The membrane is designed to allow pure water to pass into the membrane while keeping some of the constituents out of the membrane. Liquid comprising pure water and potentially other constituents that were able to pass into the membrane are conveyed by the membrane to the collection pipe. The liquid collects in the collection pipe, where it is later drained or flushed out under pressure.

At block 128, the liquid which has returned above ground is passed through a weir box holding chamber (for example, holding chamber 70). This may be accomplished by pumping liquid from the collection pipe of block 126 into the holding chamber. The holding chamber is designed to allow removal of some of the constituents in the water. Removal may be performed by chemical treatment, sparging, and/or other water polishing techniques known in the art.

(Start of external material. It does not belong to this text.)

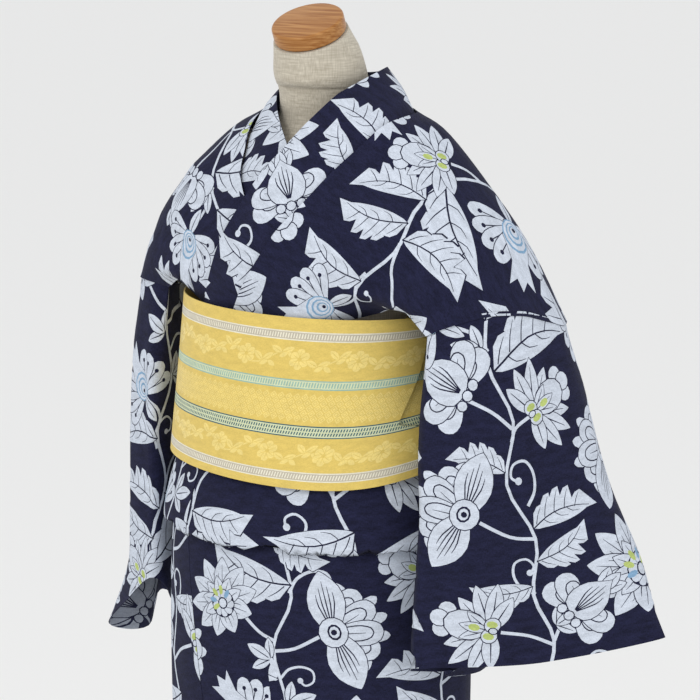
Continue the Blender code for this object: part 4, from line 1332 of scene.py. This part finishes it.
def lattice(x0, x1, middle):
    shapes = []
    pitch = 0.0078
    for row in range(-2, 3):
        for k in range(int((x1 - x0) / pitch)):
            x, y = x0 + (k + 0.5 + 0.5 * (row % 2)) * pitch, middle + row * 0.0050
            for size, ink in ((0.0036, "satin"), (0.0024, "gold"), (0.0013, "satin")):
                shapes.append((ink, np.array([(x - size, y), (x, y - size), (x + size, y), (x, y + size)])))
    return shapes


# Middles of the bands, as shares of the height from the top: grey, figures, aqua, lattice, teal, figures and
# grey.
SHARES = (0.105, 0.240, 0.385, 0.520, 0.660, 0.795, 0.925)


def sash_figures(low, high):
    x0, x1, top = low[0] - 0.002, high[0] + 0.002, high[1]
    scale = (high[1] - low[1]) / SASH_WIDE
    at = {share: top - share * SASH_WIDE * scale for share in SHARES}
    shapes = scroll(x0, x1, at[SHARES[1]]) + lattice(x0, x1, at[SHARES[3]]) + scroll(x0, x1, at[SHARES[5]])
    for share in (SHARES[0], SHARES[6]):
        shapes += ladder(x0, x1, at[share], "pale", "pale", "grey")
    shapes += ladder(x0, x1, at[SHARES[2]], "aqua", "aqua", "mint")
    shapes += ladder(x0, x1, at[SHARES[4]], "teal", "teal", "mint", rows=2, tall=0.0028)
    return shapes


def sash_piece(name, worn, node, creases=(), flip=False, straight="first"):
    """A stretch of the sash over its node."""
    piece, size, area = cloth(name, worn, sash_figures, SASH_NAMES, SASH, creases, SASH_WALL, flip=flip,
                              straight=straight)
    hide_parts(node)


def sash_edges(angle):
    side = math.sin(math.radians(angle))
    return 1.131 - 0.004 * side, 0.971 - 0.008 * side + 0.022 * max(0.0, side) ** 4


def sash_point(angle, share, out):
    top, bottom = sash_edges(angle)
    return around(FINE_OBI, angle, top + (bottom - top) * share, out)


ENDS = spline(np.array(OBI_FRONT_END), 4)


def front_end(share):
    """The angle where the front turn's folded lip ends. Under the teal stripe it runs on round the side."""
    return float(np.interp(share, ENDS[:, 0], ENDS[:, 1])) + 26 * float(np.clip((share - 0.66) / 0.08, 0, 1))


def front_turn():
    rows = []
    for share in np.linspace(0, 1, 30):
        rows.append([sash_point(a, share, 0.0) for a in np.linspace(-172, front_end(share), 90)])
    return np.array(rows)


def side_turn():
    rows = []
    for share in np.linspace(0, 1, 30):
        end = float(np.interp(share, ENDS[:, 0], ENDS[:, 1]))
        row = []
        for a in np.linspace(end - 16, 200, 80):
            sunk = 0.0030 + 0.004 * max(0.0, 1 - share / 0.6) * math.exp(-(((a - 84) / 22) ** 2))
            row.append(sash_point(a, share, -sunk))
        rows.append(row)
    return np.array(rows)


sash_piece(
    "obi_front_cloth", front_turn(), "obi_front_turn",
    creases=((0.28, 0.02, 0.24, 0.4, 0.012, -0.0008), (0.62, 0.7, 0.70, 0.98, 0.014, 0.0008)),
)
sash_piece(
    "obi_side_cloth", side_turn(), "obi_side_turn", straight="last",
    creases=((0.16, 0.02, 0.10, 0.6, 0.008, -0.0010),),
)

BOW_HEIGHT = 1.062
BOW_MIDDLE = 0.144


def wing(side):
    rows = []
    for x, y, half, droop in BOW_WING:
        row = []
        for share in np.linspace(1, -1, 7):
            out = 0.006 * (1 - share * share)
            bulge = out if y > BOW_MIDDLE else -out * 0.4
            row.append((side * x, y + bulge, BOW_HEIGHT - droop + share * half))
        rows.append(row)
    loop = net(rows, 4, 6)
    return np.swapaxes(loop, 0, 1)


BOW_FOLDS = (
    (0.02, 0.45, 0.38, 0.40, 0.006, -0.0022),
    (0.62, 0.55, 0.98, 0.50, 0.006, -0.0022),
    (0.04, 0.62, 0.30, 0.72, 0.005, 0.0016),
)
sash_piece(
    "bow_left_cloth", wing(1), "bow_left_wing", BOW_FOLDS, straight="gathered",
)
sash_piece(
    "bow_right_cloth", wing(-1), "bow_right_wing", BOW_FOLDS, flip=True, straight="gathered",
)


def knot():
    rows = []
    for height in np.linspace(0.036, -0.036, 14):
        swell = math.sqrt(max(0.0, 1 - (height / 0.044) ** 2))
        ring = np.linspace(0, 2 * math.pi, 49)
        across, back = 0.0195 * swell * np.cos(ring), 0.1435 + 0.030 * swell * np.sin(ring)
        rows.append([(x, y, BOW_HEIGHT + height) for x, y in zip(across, back)])
    return np.array(rows)


sash_piece(
    "bow_knot_cloth", knot(), "bow_knot", straight="gathered",
    creases=((0.20, 0.1, 0.24, 0.9, 0.004, -0.0012), (0.30, 0.0, 0.28, 0.9, 0.004, 0.0010)),
)

# %% [markdown]
# ## The dress form
#
# The form is a padded torso covered in linen, with a turned wooden cap on a neck that leans forward. It ends
# under the hips on a pole with a round steel base.

# %% Form materials
linen, linen_shader = surface("linen", (0.50, 0.45, 0.36), 0.92, sheen=0.15)


def linen_weave(made, shader):
    tree = made.node_tree
    place = tree.nodes.new("ShaderNodeTexCoord")
    heights = []
    for scale in ((900, 900, 60), (60, 60, 900)):
        stretch = node(tree, "ShaderNodeMapping", Scale=scale)
        tree.links.new(place.outputs["Object"], stretch.inputs["Vector"])
        yarn = node(tree, "ShaderNodeTexNoise", Scale=1.0, Detail=2.0)
        tree.links.new(stretch.outputs["Vector"], yarn.inputs["Vector"])
        heights.append(yarn.outputs["Fac"])
    both = tree.nodes.new("ShaderNodeMath")
    both.operation = "MULTIPLY"
    for k in range(2):
        tree.links.new(heights[k], both.inputs[k])
    shade = tree.nodes.new("ShaderNodeValToRGB")
    shade.color_ramp.elements[0].position = 0.12
    shade.color_ramp.elements[0].color = (0.40, 0.355, 0.28, 1)
    shade.color_ramp.elements[1].position = 0.40
    shade.color_ramp.elements[1].color = (0.60, 0.55, 0.455, 1)
    tree.links.new(both.outputs["Value"], shade.inputs["Fac"])
    tree.links.new(shade.outputs["Color"], shader.inputs["Base Color"])
    bump = node(tree, "ShaderNodeBump", Strength=0.4, Distance=0.0004)
    tree.links.new(both.outputs["Value"], bump.inputs["Height"])
    tree.links.new(bump.outputs["Normal"], shader.inputs["Normal"])


linen_weave(linen, linen_shader)
oak, oak_shader = surface("lacquered wood", (0.48, 0.22, 0.06), 0.32)


def wood_grain(made, shader):
    """Growth lines run straight through the turned cap, close together and slightly waved."""
    tree = made.node_tree
    place = tree.nodes.new("ShaderNodeTexCoord")
    stretch = node(tree, "ShaderNodeMapping", Scale=(16, 120, 620), Rotation=(0.42, 0.10, 0.5))
    tree.links.new(place.outputs["Object"], stretch.inputs["Vector"])
    line = node(tree, "ShaderNodeTexNoise", Scale=1.0, Detail=3.0, Distortion=0.3)
    tree.links.new(stretch.outputs["Vector"], line.inputs["Vector"])
    shade = tree.nodes.new("ShaderNodeValToRGB")
    shade.color_ramp.elements[0].position = 0.34
    shade.color_ramp.elements[0].color = (0.27, 0.10, 0.022, 1)
    shade.color_ramp.elements[1].position = 0.66
    shade.color_ramp.elements[1].color = (0.47, 0.23, 0.078, 1)
    tree.links.new(line.outputs["Fac"], shade.inputs["Fac"])
    tree.links.new(shade.outputs["Color"], shader.inputs["Base Color"])


wood_grain(oak, oak_shader)
steel, _ = surface("white lacquered steel", (0.72, 0.72, 0.71), 0.30)
print("form materials ready")

# %% [markdown]
# ## Torso, neck and cap
#
# The torso and neck are lofted through the same stations as their solids, finely enough to look padded. The
# cap is a turned disc with a rounded arris.

# %% Torso and neck
def lofted(name, rings, made):
    count = len(rings[0])
    points = [tuple(p) for ring in rings for p in ring]
    faces = []
    for i in range(len(rings) - 1):
        for j in range(count):
            k = (j + 1) % count
            faces.append((i * count + j, i * count + k, (i + 1) * count + k, (i + 1) * count + j))
    last = (len(rings) - 1) * count
    faces.append(tuple(range(count))[::-1])
    faces.append(tuple(last + j for j in range(count)))
    mesh = bpy.data.meshes.new(name)
    mesh.from_pydata(points, [], faces)
    mesh.materials.append(made)
    mesh.shade_smooth()
    mesh.set_sharp_from_angle(angle=math.radians(50))
    piece = bpy.data.objects.new(name, mesh)
    bpy.context.scene.collection.objects.link(piece)
    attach(piece, "root")
    return piece


rings = [[around(FINE_FORM, a, row[0]) for a in range(0, 360, 5)] for row in FINE_FORM[::-1]]
centre = np.mean(rings[0], axis=0)
under = []
for share in (0.0, 0.35, 0.7, 0.92):
    size, drop = 0.86 + 0.14 * math.sin(share * math.pi / 2), np.array([0, 0, 0.014 * (1 - share)])
    under.append([centre + (p - centre) * size - drop for p in rings[0]])
torso = lofted("torso_linen", under + rings, linen)
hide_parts("form_torso")

NECK_LEAN = math.radians(25)
NECK_FOOT = np.array([0.0, 0.0150, 1.3363])
NECK_AXIS = np.array([0.0, -math.sin(NECK_LEAN), math.cos(NECK_LEAN)])
NECK_PROFILE = ((0.0, 0.0445), (0.014, 0.0440), (0.028, 0.0425), (0.040, 0.0395), (0.053, 0.0365))


def leaning(far, radius, steps=72):
    lean = NECK_LEAN * min(1.0, far / 0.030)
    forward = np.array([0.0, math.cos(lean), math.sin(lean)])
    middle = NECK_FOOT + NECK_AXIS * far
    turn = np.linspace(0, 2 * math.pi, steps, endpoint=False)
    return [middle + radius * (math.sin(t) * np.array([1.0, 0, 0]) - math.cos(t) * forward) for t in turn]


neck = lofted("neck_linen", [leaning(*row) for row in spline(NECK_PROFILE, 4)], linen)
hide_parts("form_neck")

# %% [markdown]
# The cap starts as a cylinder in its place, tilted with the neck, and its rims are beveled.

# %% Cap
CAP_RADIUS, CAP_THICK, CAP_START = 0.0350, 0.0155, 0.0534
middle = NECK_FOOT + NECK_AXIS * (CAP_START + CAP_THICK / 2)
bpy.ops.mesh.primitive_cylinder_add(
    vertices=96, radius=CAP_RADIUS, depth=CAP_THICK, location=middle, rotation=(NECK_LEAN, 0, 0)
)
cap = bpy.context.object
cap.name = "wooden_cap"
bpy.ops.object.transform_apply(location=True, rotation=True, scale=True)
rim = cap.modifiers.new("rounded arris", "BEVEL")
rim.width = 0.0024
rim.segments = 5
rim.limit_method = "ANGLE"
bpy.ops.object.modifier_apply(modifier="rounded arris")
bpy.ops.object.shade_smooth_by_angle(angle=math.radians(40))
cap.data.materials.append(oak)
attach(cap, "root")
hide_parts("form_cap")

# %% [markdown]
# The pole and the base are turned steel, so their solids already have the right shape and only need paint.

# %% Stand
for name in ("form_pole", "form_base"):
    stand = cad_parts[name]
    stand.data.materials.clear()
    stand.data.materials.append(steel)
print("stand painted")

# %% [markdown]
# ## Light, floor and camera
#
# A pale floor runs on behind, a broad soft light comes from the upper left and front, and the camera looks
# slightly down at the upper half from the wearer's left.

# %% Stage
bpy.ops.mesh.primitive_plane_add(size=120, location=(0, 0, -0.0005))
floor = bpy.context.object
floor.name = "floor"
paper, _ = surface("pale floor", (0.875, 0.87, 0.86), 0.95)
floor.data.materials.append(paper)

world = bpy.data.worlds.new("studio")
bpy.context.scene.world = world
world.use_nodes = True
world.node_tree.nodes["Background"].inputs["Color"].default_value = (0.98, 0.99, 1.0, 1)
world.node_tree.nodes["Background"].inputs["Strength"].default_value = 0.93


def soft_light(name, place, aim, size, power, colour):
    bpy.ops.object.light_add(type="AREA", location=place)
    lamp = bpy.context.object
    lamp.name = name
    lamp.data.size = size
    lamp.data.energy = power
    lamp.data.color = colour
    lamp.rotation_euler = (Vector(aim) - Vector(place)).to_track_quat("-Z", "Y").to_euler()


soft_light("window", (-0.3, -3.1, 3.0), (0, 0, 1.1), 1.4, 34, (1.0, 0.99, 0.97))
soft_light("fill", (2.8, -1.2, 1.8), (0, 0, 1.1), 2.0, 14, (0.97, 0.98, 1.0))

CAMERA_TURN, CAMERA_PITCH, CAMERA_SWING = math.radians(32), math.radians(-10.5), math.radians(0.6366)
CAMERA_FAR, CAMERA_HEIGHT = 3.0, 1.635
turn, pitch, swing = CAMERA_TURN, CAMERA_PITCH, CAMERA_SWING
eye = Vector((CAMERA_FAR * math.sin(turn), -CAMERA_FAR * math.cos(turn), CAMERA_HEIGHT))
ahead = Vector((-math.sin(turn), math.cos(turn), 0))
aside = Vector((math.cos(turn), math.sin(turn), 0))
look = (ahead * math.cos(swing) + aside * math.sin(swing)) * math.cos(pitch) + Vector((0, 0, math.sin(pitch)))
bpy.ops.object.camera_add(location=eye, rotation=look.to_track_quat("-Z", "Y").to_euler())
camera = bpy.context.object
camera.data.sensor_width = 36
camera.data.lens = 162
bpy.context.scene.camera = camera
bpy.context.scene.view_settings.view_transform = "Standard"

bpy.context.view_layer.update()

While several particular forms of the invention have been illustrated and described, it will also be apparent that various modifications can be made without departing from the scope of the invention. It is also contemplated that various combinations or subcombinations of the specific features and aspects of the disclosed embodiments can be combined with or substituted for one another in order to form varying modes of the invention. Accordingly, it is not intended that the invention be limited, except as by the appended claims.